Open risks (explicitly NOT decided here)

TLS-terminating proxy vendor unmade. The substrate takes a vendor-agnostic proxy endpoint; do not hard-wire Envoy/mitmproxy/etc. — left to a spike.
Prod host for the contained runtime unsettled. Vercel serverless cannot host a long-lived bubblewrap-sandboxed process + host-side proxy socket; this needs a Linux container host (topology-adjacent to Agentic-agency runtime topology — compile personas from the OKF graph and activate the reserved BoardWorker over the deterministic spine).
Per-tenant process must NOT activate intra-tenant parallelism. DEC-0062 Inv-4 serialization must hold — the substrate isolates one tenant process, not concurrent per-task processes.
Vector-namespace isolation is named by DEC-0059 but NOT mechanized here.
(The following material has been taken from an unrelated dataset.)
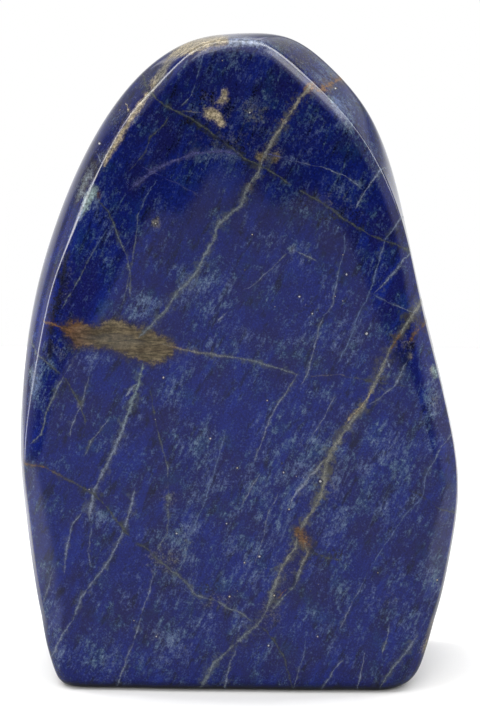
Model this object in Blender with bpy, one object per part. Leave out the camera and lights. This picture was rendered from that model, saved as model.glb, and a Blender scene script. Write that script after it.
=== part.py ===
"""Polished standing freeform of lapis lazuli: one solid stone that rests on its cut base.

Metres, +Z up. The glossy front faces -Y, and the origin is in the middle of the base.
The stone is a skin of closed rings. They run from the heart of the front, down its broad
roll and a narrow bevel to the front ridge, round the side wall and the back edge, and on to
the heart of the back.
"""
import bmesh
import bpy
import numpy as np

NODE = "lapis_stone"
MM = 0.001
TURN = 2.0 * np.pi

# Driving sizes, in millimetres
THICKNESS = 48.0
HALF_WIDTH = 45.2
HEART_X = 0.0
HEART_Z = 58.0

# Stations round the stone, anticlockwise from the middle of the base as seen from the front:
# the widest outline's x and z, then the front ridge's x and z
STATIONS = (
    (0.0, -0.2, 0.0, 0.9),
    (18.0, -0.2, 18.0, 0.9),
    (25.5, -0.2, 25.0, 0.9),
    (31.0, -0.1, 30.2, 1.0),
    (35.6, 1.8, 34.0, 2.8),
    (38.6, 7.4, 37.0, 8.6),
    (41.4, 16.5, 40.4, 17.9),
    (43.7, 28.0, 42.9, 29.0),
    (45.1, 41.4, 44.4, 42.3),
    (43.5, 54.2, 42.8, 55.0),
    (40.6, 66.5, 39.7, 67.8),
    (37.3, 79.3, 36.3, 81.5),
    (34.5, 91.6, 33.1, 95.2),
    (31.1, 105.5, 27.5, 108.5),
    (25.9, 117.7, 20.6, 118.0),
    (18.4, 126.6, 13.4, 125.1),
    (9.8, 132.5, 6.2, 131.0),
    (0.4, 133.4, 0.2, 132.3),
    (-9.5, 132.0, -8.6, 130.6),
    (-17.9, 127.3, -16.9, 122.7),
    (-25.9, 118.5, -22.4, 116.0),
    (-32.5, 107.4, -28.2, 105.2),
    (-37.7, 95.2, -33.3, 93.2),
    (-41.6, 82.4, -37.4, 82.9),
    (-43.9, 69.6, -40.4, 69.7),
    (-45.1, 56.0, -42.8, 56.3),
    (-45.2, 46.9, -43.6, 47.4),
    (-44.4, 36.5, -42.8, 37.8),
    (-42.8, 22.8, -41.3, 24.2),
    (-40.5, 10.2, -38.8, 12.1),
    (-38.4, 3.8, -36.8, 5.0),
    (-36.7, 0.8, -35.3, 1.9),
    (-33.0, -0.1, -32.0, 0.9),
    (-26.0, -0.2, -25.4, 0.9),
    (-17.0, -0.2, -16.8, 0.9),
)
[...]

The substrate contains the process, not the index.
enableWeakerNestedSandbox footgun. If the runtime runs inside a container in prod, the substrate may have to weaken; it must report when running weakened — the same honesty rule as Noop (never claim enforced: true while degraded).

Review

status: active (the direction is accepted) · confidence: asserted (the OS-layer enforcement is not yet built — this ADR authorizes it; only the model layer exists).

Promotion gate (asserted → verified): the SandboxRuntimeSubstrate is built behind the ContainmentSubstrate seam and demonstrated on Linux to (1) force all egress through the deny-by-default allowlist proxy with --network none (a simulated injection's exfil attempt blocked at the OS, not model-trusted), (2) derive its fs allow-list from confineToTenant (a read/write outside the tenant boundary denied by the OS sandbox, not by a path-string check), and (3) report enforced: true on Linux/macOS and enforced: false on the win32 Noop — with the offline/CI suite green on the Noop default. The escalation tier (ContainerSubstrate / --runtime=runsc), the TLS-terminating proxy vendor, and the prod container host remain reserved past that gate (Risks 1–2). Until then this is the authorized mechanism, not a verified control.